## Begin

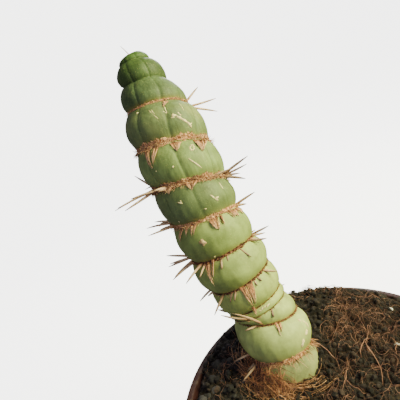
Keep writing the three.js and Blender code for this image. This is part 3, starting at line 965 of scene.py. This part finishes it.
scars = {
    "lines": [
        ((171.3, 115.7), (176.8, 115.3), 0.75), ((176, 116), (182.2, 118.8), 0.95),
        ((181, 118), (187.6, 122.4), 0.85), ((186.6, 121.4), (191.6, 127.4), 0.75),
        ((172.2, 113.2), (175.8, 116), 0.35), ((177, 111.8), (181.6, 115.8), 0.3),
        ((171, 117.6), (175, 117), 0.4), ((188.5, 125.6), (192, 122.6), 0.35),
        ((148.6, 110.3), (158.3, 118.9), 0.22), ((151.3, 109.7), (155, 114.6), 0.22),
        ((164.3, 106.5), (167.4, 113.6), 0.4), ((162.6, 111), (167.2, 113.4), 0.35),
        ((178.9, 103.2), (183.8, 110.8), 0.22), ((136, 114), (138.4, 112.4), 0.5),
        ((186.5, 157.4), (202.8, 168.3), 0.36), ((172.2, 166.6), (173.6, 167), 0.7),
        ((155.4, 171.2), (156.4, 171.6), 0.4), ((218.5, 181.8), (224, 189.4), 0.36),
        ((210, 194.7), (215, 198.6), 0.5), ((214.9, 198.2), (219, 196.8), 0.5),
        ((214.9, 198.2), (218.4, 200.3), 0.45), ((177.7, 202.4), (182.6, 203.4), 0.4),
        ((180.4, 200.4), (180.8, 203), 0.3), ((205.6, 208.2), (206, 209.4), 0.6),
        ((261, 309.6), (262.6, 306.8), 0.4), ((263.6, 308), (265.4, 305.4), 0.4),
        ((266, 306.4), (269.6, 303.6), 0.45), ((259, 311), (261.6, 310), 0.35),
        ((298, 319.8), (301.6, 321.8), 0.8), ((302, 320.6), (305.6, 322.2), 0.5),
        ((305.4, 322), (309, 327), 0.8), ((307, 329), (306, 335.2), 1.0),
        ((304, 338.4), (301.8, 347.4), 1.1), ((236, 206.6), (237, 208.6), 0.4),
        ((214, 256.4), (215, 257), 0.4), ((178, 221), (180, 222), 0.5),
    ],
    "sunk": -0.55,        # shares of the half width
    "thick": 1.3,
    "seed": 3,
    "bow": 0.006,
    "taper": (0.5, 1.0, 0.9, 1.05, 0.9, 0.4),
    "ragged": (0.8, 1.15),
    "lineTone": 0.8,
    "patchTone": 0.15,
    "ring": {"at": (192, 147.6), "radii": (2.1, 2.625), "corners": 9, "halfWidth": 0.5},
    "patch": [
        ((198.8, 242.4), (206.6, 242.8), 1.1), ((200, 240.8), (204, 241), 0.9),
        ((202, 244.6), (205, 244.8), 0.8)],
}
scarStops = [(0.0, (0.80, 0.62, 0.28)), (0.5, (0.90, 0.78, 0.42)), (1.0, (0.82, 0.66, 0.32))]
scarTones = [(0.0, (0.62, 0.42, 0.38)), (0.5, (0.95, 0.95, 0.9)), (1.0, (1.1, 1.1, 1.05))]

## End

- THE EXERCISE -
Show the data once more, exactly as it was written.

- FULL OUTPUT -
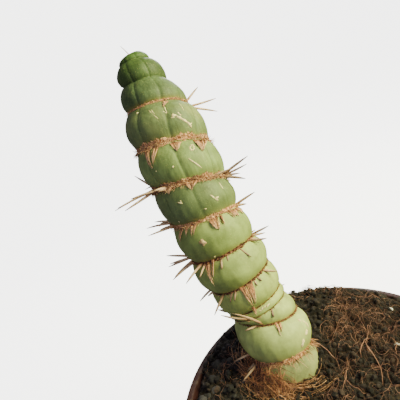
Keep writing the three.js and Blender code for this image. This is part 3, starting at line 965 of scene.py. This part finishes it.
scars = {
    "lines": [
        ((171.3, 115.7), (176.8, 115.3), 0.75), ((176, 116), (182.2, 118.8), 0.95),
        ((181, 118), (187.6, 122.4), 0.85), ((186.6, 121.4), (191.6, 127.4), 0.75),
        ((172.2, 113.2), (175.8, 116), 0.35), ((177, 111.8), (181.6, 115.8), 0.3),
        ((171, 117.6), (175, 117), 0.4), ((188.5, 125.6), (192, 122.6), 0.35),
        ((148.6, 110.3), (158.3, 118.9), 0.22), ((151.3, 109.7), (155, 114.6), 0.22),
        ((164.3, 106.5), (167.4, 113.6), 0.4), ((162.6, 111), (167.2, 113.4), 0.35),
        ((178.9, 103.2), (183.8, 110.8), 0.22), ((136, 114), (138.4, 112.4), 0.5),
        ((186.5, 157.4), (202.8, 168.3), 0.36), ((172.2, 166.6), (173.6, 167), 0.7),
        ((155.4, 171.2), (156.4, 171.6), 0.4), ((218.5, 181.8), (224, 189.4), 0.36),
        ((210, 194.7), (215, 198.6), 0.5), ((214.9, 198.2), (219, 196.8), 0.5),
        ((214.9, 198.2), (218.4, 200.3), 0.45), ((177.7, 202.4), (182.6, 203.4), 0.4),
        ((180.4, 200.4), (180.8, 203), 0.3), ((205.6, 208.2), (206, 209.4), 0.6),
        ((261, 309.6), (262.6, 306.8), 0.4), ((263.6, 308), (265.4, 305.4), 0.4),
        ((266, 306.4), (269.6, 303.6), 0.45), ((259, 311), (261.6, 310), 0.35),
        ((298, 319.8), (301.6, 321.8), 0.8), ((302, 320.6), (305.6, 322.2), 0.5),
        ((305.4, 322), (309, 327), 0.8), ((307, 329), (306, 335.2), 1.0),
        ((304, 338.4), (301.8, 347.4), 1.1), ((236, 206.6), (237, 208.6), 0.4),
        ((214, 256.4), (215, 257), 0.4), ((178, 221), (180, 222), 0.5),
    ],
    "sunk": -0.55,        # shares of the half width
    "thick": 1.3,
    "seed": 3,
    "bow": 0.006,
    "taper": (0.5, 1.0, 0.9, 1.05, 0.9, 0.4),
    "ragged": (0.8, 1.15),
    "lineTone": 0.8,
    "patchTone": 0.15,
    "ring": {"at": (192, 147.6), "radii": (2.1, 2.625), "corners": 9, "halfWidth": 0.5},
    "patch": [
        ((198.8, 242.4), (206.6, 242.8), 1.1), ((200, 240.8), (204, 241), 0.9),
        ((202, 244.6), (205, 244.8), 0.8)],
}
scarStops = [(0.0, (0.80, 0.62, 0.28)), (0.5, (0.90, 0.78, 0.42)), (1.0, (0.82, 0.66, 0.32))]
scarTones = [(0.0, (0.62, 0.42, 0.38)), (0.5, (0.95, 0.95, 0.9)), (1.0, (1.1, 1.1, 1.05))]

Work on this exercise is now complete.